** START Given data **
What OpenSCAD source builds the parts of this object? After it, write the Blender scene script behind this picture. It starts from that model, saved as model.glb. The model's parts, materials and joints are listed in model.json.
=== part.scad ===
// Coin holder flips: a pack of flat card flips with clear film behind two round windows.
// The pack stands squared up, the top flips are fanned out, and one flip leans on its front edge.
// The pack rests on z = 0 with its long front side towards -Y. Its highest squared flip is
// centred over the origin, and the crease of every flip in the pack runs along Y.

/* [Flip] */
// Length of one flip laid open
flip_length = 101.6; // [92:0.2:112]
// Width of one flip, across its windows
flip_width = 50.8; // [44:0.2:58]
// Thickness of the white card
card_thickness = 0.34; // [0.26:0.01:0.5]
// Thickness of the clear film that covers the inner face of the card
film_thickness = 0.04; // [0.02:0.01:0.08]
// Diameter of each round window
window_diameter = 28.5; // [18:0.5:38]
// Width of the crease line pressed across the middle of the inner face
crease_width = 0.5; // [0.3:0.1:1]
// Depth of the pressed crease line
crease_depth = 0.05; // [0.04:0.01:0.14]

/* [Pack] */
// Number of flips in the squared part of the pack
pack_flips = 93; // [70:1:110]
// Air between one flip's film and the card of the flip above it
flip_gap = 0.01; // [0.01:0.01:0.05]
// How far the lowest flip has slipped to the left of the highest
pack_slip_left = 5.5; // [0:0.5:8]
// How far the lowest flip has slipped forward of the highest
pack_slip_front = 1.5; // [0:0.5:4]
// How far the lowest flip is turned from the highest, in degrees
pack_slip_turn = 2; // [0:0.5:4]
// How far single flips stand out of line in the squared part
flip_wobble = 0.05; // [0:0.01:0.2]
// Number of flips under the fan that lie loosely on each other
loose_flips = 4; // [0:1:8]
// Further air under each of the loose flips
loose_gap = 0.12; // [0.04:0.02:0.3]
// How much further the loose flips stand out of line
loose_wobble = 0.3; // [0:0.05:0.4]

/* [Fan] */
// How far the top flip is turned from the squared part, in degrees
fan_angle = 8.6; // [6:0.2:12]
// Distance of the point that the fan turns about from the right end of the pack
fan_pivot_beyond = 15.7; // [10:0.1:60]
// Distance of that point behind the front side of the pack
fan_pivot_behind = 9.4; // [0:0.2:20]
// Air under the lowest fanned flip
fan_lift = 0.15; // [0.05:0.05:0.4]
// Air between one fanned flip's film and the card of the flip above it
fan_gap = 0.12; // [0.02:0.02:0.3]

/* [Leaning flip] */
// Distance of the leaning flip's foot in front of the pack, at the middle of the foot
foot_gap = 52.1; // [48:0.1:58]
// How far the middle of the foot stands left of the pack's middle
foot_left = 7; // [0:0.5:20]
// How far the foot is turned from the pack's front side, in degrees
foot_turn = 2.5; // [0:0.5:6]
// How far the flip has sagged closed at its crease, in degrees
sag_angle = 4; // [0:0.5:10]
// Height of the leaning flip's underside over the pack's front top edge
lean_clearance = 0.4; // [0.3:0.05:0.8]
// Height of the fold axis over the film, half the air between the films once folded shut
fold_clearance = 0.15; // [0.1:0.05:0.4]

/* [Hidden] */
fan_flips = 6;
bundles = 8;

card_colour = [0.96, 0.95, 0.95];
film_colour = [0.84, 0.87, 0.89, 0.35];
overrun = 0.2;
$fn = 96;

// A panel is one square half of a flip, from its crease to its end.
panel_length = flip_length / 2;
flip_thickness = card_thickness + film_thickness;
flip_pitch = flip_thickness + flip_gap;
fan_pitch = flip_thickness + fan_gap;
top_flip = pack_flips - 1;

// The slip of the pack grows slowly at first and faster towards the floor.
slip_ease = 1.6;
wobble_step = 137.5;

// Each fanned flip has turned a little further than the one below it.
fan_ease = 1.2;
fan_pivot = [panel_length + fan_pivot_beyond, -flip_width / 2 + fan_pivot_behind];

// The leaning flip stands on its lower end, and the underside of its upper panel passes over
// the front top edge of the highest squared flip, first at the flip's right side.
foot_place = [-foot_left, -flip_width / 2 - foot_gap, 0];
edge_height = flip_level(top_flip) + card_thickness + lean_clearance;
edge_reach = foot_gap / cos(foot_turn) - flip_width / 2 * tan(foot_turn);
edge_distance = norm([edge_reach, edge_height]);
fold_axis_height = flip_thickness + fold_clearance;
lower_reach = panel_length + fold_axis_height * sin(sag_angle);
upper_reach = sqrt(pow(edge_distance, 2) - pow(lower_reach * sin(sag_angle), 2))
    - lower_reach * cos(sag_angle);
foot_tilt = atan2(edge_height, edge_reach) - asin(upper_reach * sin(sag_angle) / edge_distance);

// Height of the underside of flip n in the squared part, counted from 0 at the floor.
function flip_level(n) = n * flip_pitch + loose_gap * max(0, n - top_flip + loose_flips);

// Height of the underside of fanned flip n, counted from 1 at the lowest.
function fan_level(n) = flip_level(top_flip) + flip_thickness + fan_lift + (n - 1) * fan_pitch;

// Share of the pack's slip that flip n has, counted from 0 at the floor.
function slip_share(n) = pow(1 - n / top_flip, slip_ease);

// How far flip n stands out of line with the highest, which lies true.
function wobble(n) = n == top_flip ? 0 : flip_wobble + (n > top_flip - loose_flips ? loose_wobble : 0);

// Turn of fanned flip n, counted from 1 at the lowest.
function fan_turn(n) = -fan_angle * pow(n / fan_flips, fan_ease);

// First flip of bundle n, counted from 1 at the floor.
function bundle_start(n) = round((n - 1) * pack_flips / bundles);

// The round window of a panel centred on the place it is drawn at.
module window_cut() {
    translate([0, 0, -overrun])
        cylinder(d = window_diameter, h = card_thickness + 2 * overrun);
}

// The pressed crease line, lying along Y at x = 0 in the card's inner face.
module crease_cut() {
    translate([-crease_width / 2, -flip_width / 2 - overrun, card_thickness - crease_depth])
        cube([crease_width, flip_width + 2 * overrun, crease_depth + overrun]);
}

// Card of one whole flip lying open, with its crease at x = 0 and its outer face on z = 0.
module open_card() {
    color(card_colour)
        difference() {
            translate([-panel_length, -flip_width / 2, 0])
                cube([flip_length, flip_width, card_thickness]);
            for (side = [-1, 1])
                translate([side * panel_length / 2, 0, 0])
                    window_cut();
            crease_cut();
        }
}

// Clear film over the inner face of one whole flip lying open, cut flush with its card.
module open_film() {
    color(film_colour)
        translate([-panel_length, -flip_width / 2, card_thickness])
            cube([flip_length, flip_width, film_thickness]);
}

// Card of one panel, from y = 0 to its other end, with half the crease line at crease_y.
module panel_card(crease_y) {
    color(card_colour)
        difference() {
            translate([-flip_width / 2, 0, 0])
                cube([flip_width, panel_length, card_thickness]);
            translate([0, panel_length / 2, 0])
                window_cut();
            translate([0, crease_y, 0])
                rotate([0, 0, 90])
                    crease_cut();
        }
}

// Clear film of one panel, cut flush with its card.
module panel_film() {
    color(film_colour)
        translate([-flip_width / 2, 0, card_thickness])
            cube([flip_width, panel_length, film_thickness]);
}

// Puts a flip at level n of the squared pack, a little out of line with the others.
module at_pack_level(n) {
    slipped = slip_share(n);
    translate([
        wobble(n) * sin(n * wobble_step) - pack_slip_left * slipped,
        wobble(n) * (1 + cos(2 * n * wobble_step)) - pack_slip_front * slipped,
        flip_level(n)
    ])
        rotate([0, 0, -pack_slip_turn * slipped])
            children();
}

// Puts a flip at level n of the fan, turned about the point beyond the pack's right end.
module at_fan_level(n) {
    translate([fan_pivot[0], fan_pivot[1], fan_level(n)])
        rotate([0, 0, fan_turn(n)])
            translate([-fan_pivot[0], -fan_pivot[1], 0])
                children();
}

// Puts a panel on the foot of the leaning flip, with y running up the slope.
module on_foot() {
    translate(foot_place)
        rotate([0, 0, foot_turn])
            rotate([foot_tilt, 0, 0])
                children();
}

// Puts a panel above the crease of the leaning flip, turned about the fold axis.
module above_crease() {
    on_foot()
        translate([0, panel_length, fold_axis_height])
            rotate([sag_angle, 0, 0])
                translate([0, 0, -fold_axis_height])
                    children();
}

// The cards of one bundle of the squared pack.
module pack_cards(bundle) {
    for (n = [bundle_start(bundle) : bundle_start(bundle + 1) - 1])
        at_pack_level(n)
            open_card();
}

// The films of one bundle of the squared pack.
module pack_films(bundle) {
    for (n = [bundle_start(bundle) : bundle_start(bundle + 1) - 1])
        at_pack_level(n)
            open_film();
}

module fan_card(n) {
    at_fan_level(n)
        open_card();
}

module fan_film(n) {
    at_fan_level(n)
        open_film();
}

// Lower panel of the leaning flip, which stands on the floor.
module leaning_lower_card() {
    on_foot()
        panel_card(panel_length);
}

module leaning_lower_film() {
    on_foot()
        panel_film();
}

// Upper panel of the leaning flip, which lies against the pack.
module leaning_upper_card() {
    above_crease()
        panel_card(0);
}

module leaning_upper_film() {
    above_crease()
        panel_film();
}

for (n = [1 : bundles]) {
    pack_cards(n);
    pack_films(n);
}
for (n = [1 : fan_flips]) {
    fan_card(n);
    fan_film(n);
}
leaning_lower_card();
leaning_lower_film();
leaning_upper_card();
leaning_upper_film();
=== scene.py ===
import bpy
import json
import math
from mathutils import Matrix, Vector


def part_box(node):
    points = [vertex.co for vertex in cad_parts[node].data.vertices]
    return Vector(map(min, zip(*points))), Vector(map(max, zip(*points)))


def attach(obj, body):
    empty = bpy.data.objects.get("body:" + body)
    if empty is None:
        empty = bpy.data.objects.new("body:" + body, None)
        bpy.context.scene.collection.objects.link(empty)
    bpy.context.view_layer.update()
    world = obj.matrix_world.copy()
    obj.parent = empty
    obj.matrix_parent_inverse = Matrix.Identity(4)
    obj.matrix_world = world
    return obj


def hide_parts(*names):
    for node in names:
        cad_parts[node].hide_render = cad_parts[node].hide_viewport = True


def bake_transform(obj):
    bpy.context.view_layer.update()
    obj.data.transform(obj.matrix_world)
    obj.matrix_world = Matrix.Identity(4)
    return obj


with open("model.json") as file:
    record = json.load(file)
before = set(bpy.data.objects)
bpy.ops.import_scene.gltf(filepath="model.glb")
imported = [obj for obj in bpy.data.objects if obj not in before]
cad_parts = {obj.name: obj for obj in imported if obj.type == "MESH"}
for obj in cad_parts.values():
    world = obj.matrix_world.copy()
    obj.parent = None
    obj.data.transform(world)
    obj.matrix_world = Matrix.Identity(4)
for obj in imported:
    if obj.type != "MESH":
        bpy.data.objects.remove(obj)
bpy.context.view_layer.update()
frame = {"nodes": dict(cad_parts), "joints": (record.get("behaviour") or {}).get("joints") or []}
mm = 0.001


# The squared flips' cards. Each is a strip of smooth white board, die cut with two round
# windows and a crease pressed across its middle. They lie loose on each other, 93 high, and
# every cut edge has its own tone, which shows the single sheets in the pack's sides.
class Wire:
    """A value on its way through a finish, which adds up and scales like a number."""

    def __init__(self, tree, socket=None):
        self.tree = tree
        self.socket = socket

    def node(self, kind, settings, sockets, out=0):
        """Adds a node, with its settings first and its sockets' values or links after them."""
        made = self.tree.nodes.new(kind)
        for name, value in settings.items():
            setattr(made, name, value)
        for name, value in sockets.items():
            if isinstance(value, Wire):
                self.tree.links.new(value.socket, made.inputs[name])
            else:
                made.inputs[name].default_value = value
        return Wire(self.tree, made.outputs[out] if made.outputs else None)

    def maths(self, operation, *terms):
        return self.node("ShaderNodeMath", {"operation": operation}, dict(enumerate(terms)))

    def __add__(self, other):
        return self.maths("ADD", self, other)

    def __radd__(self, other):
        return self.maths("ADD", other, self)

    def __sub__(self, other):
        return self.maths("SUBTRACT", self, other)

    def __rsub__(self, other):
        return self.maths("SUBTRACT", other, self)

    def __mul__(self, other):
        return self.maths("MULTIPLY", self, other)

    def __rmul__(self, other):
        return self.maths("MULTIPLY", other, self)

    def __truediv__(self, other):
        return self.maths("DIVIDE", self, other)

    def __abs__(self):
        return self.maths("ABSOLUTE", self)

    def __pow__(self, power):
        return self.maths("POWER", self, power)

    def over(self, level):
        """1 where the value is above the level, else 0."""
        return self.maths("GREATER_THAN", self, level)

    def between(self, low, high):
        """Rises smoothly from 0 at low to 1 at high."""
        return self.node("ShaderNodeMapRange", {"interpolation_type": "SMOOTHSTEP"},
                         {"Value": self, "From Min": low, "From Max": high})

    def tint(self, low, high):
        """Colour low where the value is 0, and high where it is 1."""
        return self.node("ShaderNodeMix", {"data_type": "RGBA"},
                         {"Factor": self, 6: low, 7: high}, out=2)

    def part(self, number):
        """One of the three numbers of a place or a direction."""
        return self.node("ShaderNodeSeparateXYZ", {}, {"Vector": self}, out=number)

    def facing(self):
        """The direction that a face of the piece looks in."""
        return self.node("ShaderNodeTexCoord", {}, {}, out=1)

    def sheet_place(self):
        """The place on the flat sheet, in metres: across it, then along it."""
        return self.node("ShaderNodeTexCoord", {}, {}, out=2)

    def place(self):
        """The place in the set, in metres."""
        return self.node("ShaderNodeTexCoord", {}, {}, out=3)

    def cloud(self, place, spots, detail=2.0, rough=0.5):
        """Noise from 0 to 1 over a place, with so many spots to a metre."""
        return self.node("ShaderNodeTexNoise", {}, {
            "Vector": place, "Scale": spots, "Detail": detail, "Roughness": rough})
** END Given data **
## Goal of the exercise:
What you return should be the lines from the start of the data through the line with "runs along Y.", quoted exactly and nothing more.

## Response to the exercise:
What OpenSCAD source builds the parts of this object? After it, write the Blender scene script behind this picture. It starts from that model, saved as model.glb. The model's parts, materials and joints are listed in model.json.
=== part.scad ===
// Coin holder flips: a pack of flat card flips with clear film behind two round windows.
// The pack stands squared up, the top flips are fanned out, and one flip leans on its front edge.
// The pack rests on z = 0 with its long front side towards -Y. Its highest squared flip is
// centred over the origin, and the crease of every flip in the pack runs along Y.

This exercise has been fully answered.